Set down only the lines running from the one with "lid_blank = make_lid_blank()" to the one with "obj.data.transform(world)", both lines included, exactly as they stand, please.

= = =

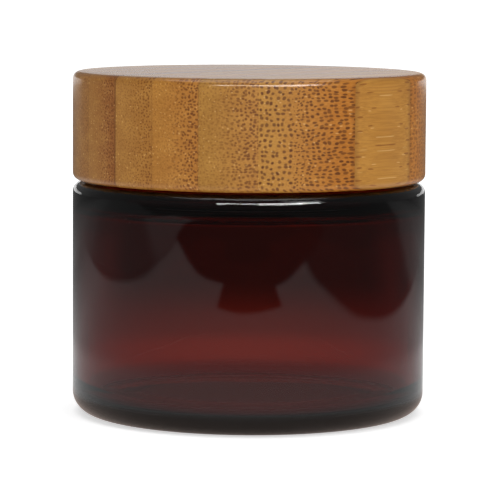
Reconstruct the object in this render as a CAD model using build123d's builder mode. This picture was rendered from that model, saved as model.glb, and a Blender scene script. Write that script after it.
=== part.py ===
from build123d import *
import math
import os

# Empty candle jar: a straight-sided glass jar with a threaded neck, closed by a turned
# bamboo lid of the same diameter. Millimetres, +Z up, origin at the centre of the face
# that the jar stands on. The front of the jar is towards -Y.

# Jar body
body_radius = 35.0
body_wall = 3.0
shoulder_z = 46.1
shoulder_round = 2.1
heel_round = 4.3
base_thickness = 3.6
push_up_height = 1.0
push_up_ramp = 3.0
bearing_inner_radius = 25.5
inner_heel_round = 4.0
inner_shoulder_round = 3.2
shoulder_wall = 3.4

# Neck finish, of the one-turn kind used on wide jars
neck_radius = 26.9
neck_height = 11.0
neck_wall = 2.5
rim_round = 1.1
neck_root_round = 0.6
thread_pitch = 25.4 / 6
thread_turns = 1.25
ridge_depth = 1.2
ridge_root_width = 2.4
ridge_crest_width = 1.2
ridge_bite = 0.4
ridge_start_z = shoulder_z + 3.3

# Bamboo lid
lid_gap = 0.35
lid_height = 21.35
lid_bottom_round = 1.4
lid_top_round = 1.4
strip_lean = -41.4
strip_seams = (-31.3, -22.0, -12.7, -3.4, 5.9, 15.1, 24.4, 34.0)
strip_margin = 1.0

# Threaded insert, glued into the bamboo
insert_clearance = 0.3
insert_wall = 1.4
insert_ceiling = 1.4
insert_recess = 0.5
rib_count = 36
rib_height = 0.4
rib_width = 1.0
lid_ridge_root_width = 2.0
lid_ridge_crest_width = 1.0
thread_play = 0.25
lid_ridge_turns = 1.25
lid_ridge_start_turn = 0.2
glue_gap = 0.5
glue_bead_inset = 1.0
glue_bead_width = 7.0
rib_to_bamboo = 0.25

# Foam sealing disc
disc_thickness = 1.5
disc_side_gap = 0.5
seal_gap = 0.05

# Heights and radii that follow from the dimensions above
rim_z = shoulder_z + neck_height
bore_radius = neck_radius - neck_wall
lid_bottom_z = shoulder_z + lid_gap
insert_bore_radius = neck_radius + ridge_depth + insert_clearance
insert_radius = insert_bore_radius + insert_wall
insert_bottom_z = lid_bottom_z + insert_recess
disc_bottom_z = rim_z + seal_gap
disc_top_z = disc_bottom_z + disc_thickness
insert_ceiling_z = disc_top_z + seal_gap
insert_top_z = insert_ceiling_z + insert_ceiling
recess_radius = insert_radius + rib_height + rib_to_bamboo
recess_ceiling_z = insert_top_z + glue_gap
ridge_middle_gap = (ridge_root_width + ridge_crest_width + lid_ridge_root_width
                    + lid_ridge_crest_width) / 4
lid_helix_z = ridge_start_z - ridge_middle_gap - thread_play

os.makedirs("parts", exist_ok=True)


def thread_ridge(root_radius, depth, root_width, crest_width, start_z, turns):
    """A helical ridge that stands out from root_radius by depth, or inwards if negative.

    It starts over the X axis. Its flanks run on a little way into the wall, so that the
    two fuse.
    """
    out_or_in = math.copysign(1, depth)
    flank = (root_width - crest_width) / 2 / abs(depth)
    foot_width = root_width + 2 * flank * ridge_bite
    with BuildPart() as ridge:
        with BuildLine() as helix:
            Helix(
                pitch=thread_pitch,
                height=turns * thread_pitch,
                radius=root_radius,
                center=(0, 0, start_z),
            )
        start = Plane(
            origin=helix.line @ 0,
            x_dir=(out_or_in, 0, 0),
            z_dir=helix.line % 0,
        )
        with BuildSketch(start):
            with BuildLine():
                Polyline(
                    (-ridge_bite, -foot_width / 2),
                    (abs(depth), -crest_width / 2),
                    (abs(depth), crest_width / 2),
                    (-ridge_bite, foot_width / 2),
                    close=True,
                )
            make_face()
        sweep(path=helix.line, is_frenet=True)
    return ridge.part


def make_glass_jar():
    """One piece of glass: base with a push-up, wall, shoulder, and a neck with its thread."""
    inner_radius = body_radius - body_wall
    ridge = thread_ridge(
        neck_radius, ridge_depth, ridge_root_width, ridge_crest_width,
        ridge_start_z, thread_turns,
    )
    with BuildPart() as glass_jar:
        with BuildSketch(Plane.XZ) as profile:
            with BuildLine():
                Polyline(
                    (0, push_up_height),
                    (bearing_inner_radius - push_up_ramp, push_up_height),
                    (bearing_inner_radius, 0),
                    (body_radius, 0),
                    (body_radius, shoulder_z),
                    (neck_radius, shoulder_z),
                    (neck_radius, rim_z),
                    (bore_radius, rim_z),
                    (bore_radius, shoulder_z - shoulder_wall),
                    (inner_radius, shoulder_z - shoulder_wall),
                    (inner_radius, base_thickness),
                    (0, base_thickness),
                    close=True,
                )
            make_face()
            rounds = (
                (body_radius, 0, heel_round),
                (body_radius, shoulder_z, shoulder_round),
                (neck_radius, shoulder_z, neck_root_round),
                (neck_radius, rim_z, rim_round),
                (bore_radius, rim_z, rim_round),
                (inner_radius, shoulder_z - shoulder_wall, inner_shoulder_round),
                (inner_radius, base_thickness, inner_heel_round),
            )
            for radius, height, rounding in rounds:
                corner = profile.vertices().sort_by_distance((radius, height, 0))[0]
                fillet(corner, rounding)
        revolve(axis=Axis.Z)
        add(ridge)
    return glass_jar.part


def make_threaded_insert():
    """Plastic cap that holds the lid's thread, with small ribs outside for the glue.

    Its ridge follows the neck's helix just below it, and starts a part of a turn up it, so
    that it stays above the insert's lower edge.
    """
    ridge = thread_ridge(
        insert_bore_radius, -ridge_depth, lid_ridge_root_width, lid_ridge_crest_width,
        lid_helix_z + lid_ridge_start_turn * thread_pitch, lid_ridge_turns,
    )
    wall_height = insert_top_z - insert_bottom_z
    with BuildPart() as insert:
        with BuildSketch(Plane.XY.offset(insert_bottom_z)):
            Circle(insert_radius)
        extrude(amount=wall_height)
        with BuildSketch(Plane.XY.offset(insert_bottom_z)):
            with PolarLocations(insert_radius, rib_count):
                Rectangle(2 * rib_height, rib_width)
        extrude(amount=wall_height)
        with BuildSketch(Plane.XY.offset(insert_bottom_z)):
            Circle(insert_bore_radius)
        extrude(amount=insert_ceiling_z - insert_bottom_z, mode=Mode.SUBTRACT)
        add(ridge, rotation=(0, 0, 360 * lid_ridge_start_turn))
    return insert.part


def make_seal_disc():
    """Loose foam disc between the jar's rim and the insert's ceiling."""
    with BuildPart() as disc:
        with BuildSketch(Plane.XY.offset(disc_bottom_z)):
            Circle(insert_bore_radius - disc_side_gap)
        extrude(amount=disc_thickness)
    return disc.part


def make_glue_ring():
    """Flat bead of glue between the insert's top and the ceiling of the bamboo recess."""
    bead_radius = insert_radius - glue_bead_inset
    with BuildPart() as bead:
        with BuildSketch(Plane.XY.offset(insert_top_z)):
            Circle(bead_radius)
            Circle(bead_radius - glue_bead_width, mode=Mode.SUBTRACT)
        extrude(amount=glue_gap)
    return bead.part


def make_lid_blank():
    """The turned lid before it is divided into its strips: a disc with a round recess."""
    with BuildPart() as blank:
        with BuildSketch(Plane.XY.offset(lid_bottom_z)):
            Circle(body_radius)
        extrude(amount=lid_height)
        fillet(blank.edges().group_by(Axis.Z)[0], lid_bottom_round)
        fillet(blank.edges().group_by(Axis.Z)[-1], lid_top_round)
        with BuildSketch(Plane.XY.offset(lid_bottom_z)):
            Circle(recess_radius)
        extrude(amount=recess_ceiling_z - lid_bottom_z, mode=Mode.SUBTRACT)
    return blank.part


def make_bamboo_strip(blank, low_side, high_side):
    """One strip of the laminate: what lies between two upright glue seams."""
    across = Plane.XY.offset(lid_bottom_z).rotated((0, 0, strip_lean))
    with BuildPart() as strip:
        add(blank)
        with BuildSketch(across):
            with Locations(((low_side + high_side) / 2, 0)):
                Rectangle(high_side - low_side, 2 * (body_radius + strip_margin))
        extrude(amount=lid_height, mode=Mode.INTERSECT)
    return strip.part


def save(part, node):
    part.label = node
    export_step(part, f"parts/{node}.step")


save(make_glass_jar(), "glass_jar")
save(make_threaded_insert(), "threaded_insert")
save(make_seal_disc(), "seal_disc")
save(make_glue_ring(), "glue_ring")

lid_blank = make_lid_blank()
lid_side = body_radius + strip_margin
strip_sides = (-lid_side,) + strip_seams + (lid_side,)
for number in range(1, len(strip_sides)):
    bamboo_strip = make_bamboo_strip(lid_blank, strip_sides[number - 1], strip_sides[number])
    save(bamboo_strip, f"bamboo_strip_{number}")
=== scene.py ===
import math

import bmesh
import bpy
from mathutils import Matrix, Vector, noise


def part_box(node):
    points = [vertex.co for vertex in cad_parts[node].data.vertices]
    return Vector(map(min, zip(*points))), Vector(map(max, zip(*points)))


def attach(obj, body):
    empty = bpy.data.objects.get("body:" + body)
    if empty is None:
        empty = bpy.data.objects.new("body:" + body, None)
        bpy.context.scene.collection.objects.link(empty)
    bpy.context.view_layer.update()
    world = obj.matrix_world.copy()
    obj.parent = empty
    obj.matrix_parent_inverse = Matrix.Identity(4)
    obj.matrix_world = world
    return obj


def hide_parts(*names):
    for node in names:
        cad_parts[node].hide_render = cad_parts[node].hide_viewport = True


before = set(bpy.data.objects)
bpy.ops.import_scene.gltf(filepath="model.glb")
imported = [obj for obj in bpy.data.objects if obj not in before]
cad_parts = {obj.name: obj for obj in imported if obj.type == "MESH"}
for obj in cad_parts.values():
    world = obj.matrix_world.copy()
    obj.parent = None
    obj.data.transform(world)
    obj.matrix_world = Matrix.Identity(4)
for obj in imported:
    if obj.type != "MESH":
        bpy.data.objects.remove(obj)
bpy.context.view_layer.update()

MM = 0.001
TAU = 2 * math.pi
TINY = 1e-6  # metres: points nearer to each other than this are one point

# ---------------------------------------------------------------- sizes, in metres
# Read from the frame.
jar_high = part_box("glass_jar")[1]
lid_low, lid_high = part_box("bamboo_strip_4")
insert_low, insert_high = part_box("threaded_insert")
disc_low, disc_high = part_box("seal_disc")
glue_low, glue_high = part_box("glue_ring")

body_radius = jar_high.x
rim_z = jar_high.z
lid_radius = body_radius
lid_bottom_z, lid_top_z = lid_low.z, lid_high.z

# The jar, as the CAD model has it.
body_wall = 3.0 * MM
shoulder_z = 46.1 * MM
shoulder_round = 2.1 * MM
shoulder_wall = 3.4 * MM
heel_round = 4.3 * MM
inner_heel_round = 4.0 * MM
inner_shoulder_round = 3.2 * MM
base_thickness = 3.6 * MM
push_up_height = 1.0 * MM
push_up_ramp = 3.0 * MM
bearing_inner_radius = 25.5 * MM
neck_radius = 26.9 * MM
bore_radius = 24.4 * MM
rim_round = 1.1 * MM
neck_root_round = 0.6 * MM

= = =

◆ Result ◆
lid_blank = make_lid_blank()
lid_side = body_radius + strip_margin
strip_sides = (-lid_side,) + strip_seams + (lid_side,)
for number in range(1, len(strip_sides)):
    bamboo_strip = make_bamboo_strip(lid_blank, strip_sides[number - 1], strip_sides[number])
    save(bamboo_strip, f"bamboo_strip_{number}")
=== scene.py ===
import math

import bmesh
import bpy
from mathutils import Matrix, Vector, noise


def part_box(node):
    points = [vertex.co for vertex in cad_parts[node].data.vertices]
    return Vector(map(min, zip(*points))), Vector(map(max, zip(*points)))


def attach(obj, body):
    empty = bpy.data.objects.get("body:" + body)
    if empty is None:
        empty = bpy.data.objects.new("body:" + body, None)
        bpy.context.scene.collection.objects.link(empty)
    bpy.context.view_layer.update()
    world = obj.matrix_world.copy()
    obj.parent = empty
    obj.matrix_parent_inverse = Matrix.Identity(4)
    obj.matrix_world = world
    return obj


def hide_parts(*names):
    for node in names:
        cad_parts[node].hide_render = cad_parts[node].hide_viewport = True


before = set(bpy.data.objects)
bpy.ops.import_scene.gltf(filepath="model.glb")
imported = [obj for obj in bpy.data.objects if obj not in before]
cad_parts = {obj.name: obj for obj in imported if obj.type == "MESH"}
for obj in cad_parts.values():
    world = obj.matrix_world.copy()
    obj.parent = None
    obj.data.transform(world)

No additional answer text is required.